Charlton Heston Had One Worry When It Came To Ben-Hur's Famous Chariot Race

Where the industry now embraces the trend of "too big to fail" superhero blockbusters, there was a point in Hollywood history where sprawling religious epics were the big ticket item, with "Ben-Hur" enduring as one of the most successful of its kind. It would be over 38 years until "Titanic," followed by "The Return of the King," would break the unprecedented Oscar streak set by William Wyler's 1959 epic, which took home 11 Academy Awards in one night.

Based on General Lew Wallace's 1880 novel of the same name, "Ben-Hur" stars former Hollywood megastar Charlton Heston as the affluent Jewish prince who is thrust on an epic journey of faith, friendship, and betrayal after his best friend Messala (Stephen Boyd) imprisons him for speaking ill against the Roman Empire.

Clocking in at over three and a half hours, "Ben-Hur" is as much an acting showcase as it is a spectacular display of scope. Though there may be few, its action sequences are incredibly memorable. The chaotic sea battle/prison escape is staggering to watch unfold, but the identity of "Ben-Hur" would be nothing without the chariot race.

To this day, the chariot battle between Judah and Messala is a riveting piece of filmmaking whose practicality can still be felt on the screen.

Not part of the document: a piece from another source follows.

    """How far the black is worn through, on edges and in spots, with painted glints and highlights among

Heston believed one-on-one rehearsal could only go so far

Not only did they construct this entire set for one expansive scene, they also shot an actual live chariot race within its walls, performed by legendary stuntman Yakima Canutt. According to an interview Heston gave on Gloria Hunniford's religious program, not only did Canutt direct the race, but helped the "Ten Commandments" actor train on the chariot for five weeks prior to the big shoot.

Heston was grateful for Canutt's guidance, but even with all of the preparation, he still felt nervous about interacting with other chariots during the scene, an apprehension his mentor squashed with a great piece of advice:

"I said, 'all the time it's just been you and me and this one team, several hours a day. When we do this sequence there'll be eight other teams out there. That's not so easy.' And he looked at me, he said, 'Chuck, you just make sure you stay in the chariot. I guarantee you're gonna win the damn race.'

Heston would ultimately show his gratitude by presenting the Honorary Oscar to Canutt at the 39th Academy Awards in 1967 for all of his dedicated work within the industry ("El Cid"). As for the chariot race, I'd say the finished result speaks for itself.

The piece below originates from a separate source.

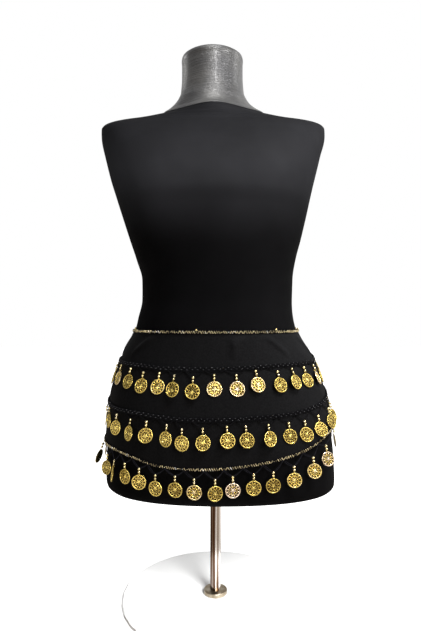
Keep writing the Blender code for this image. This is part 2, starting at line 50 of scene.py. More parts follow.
# Levels of the torso and neck. dip lowers a level's front and raises its back.
Level = namedtuple("Level", "height shift half front back corner dip")
TORSO = [
    Level(172.5, 8.5, 156, 93, 99, 0.1, 0),
    Level(174.5, 8.3, 164.5, 99, 106, 0.1, 0),
    Level(179, 7.6, 169, 102.5, 110, 0.09, 0),
    Level(187, 7, 170, 105, 112.5, 0.09, 0),
    Level(225, 6.5, 168.5, 108, 118, 0.09, 0),
    Level(253, 5.8, 166, 110, 121, 0.09, 0),
    Level(277, 4.5, 163, 110, 121, 0.08, 0),
    Level(312, 3.6, 157.5, 108, 115, 0.07, 0),
    Level(339, 3, 150.5, 105, 108, 0.06, 0),
    Level(371, 1.9, 138, 100, 96, 0.05, 0),
    Level(395, 0.5, 125, 97, 89, 0.05, 0),
    Level(407, 0.2, 119.8, 95.7, 85, 0.05, 0),
    Level(420, 0.1, 116.5, 95, 82, 0.05, 0),
    Level(450, 2.2, 112, 93.5, 78, 0.05, 0),
    Level(480, 2.6, 112.5, 94.5, 78, 0.05, 0),
    Level(509, 0.7, 118.7, 97, 80, 0.06, 0),
    Level(539, -0.4, 127.6, 100, 85, 0.07, 0),
    Level(575, -2, 137.5, 108, 90.5, 0.09, 0),
    Level(598, -3.2, 143.5, 117, 94, 0.1, 0),
    Level(628, -4.3, 151.6, 118.5, 98, 0.12, 0),
    Level(659, -4.4, 159.2, 113, 101, 0.14, 2),
    Level(690, -3.7, 166.4, 94, 98, 0.12, 6),
    Level(704, -3.8, 167, 84, 93, 0.07, 10),
    Level(710, -3.8, 164.2, 79, 88, 0.03, 13),
    Level(714.5, -3.8, 157.7, 75, 83, 0, 15),
    Level(718.5, -3.8, 146, 72, 77, -0.05, 16),
    Level(722, -3.8, 124, 70, 70, -0.1, 16),
    Level(727, -3.5, 98, 67, 62, -0.2, 14),
    Level(732, -3, 75, 63, 54, -0.35, 7.8),
]
NECK = [
    Level(732.3, -3, 75, 63, 54, -0.35, 7.8),
    Level(737, -4, 66.5, 57, 52, -0.25, 6.5),
    Level(743, -4.8, 57.5, 52, 50, -0.1, 4.5),
    Level(750, -4.8, 51.5, 49.5, 48.5, 0, 2.5),
    Level(760, -4.8, 47.5, 47.5, 47, 0, 0),
    Level(787, -4.8, 45.7, 46, 46, 0, 0),
    Level(803, -4.8, 45.7, 46, 46, 0, 0),
    Level(808, -4.8, 46.2, 46.5, 46.5, 0, 0),
    Level(812, -4.8, 45.6, 46, 46, 0, 0),
    Level(814, -4.8, 43, 43.3, 43.3, 0, 0),
]
HIP_LOW = 187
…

In addition to its practicality, this sequence lives in the sounds of the moment, with no music to underscore the tension between Judah and Messala. The whips, cheers, and horse clopping clog the soundtrack to make an already pivotal scene even more suspenseful.

Stuntman Joe Canutt was nearly flown from the chariot

While Heston wasn't thrown from the chariot, that didn't mean someone else wasn't. Within the race, there's a shocking moment where Judah isn't able to veer away from a chariot wreck right in front of him, sending him flying up and over. According to a Snopes report, the stunt was performed by Yakima's son, Joe, who was often Heston's double. He was only left with a gash on his chin that required some stitches, but in the film, Wyler made it look like a scrape across Judah's head.

It's still pretty shocking to see just how much airtime Joe gets. Accidents like these are no stranger to the film adaptations. In researching the history of the 1925 silent epic starring Ramon Novarro and Francis X. Bushman, you'll find one of the most chaotic stories of Hollywood set recklessness, let alone all of the barbarousness when the production was still in Rome. Horse deaths, fires, bets, fascists, and the theft of priceless historical artifacts are among the many disasters associated with that infamous shoot.

The only reckless stunt Timur Bekmambetov's 2016 reimagining can be accused of is releasing a poorly marketed $100 million remake of a Best Picture winner at the end of the summer movie season.

"Ben-Hur" is currently available to rent or buy on most streaming platforms.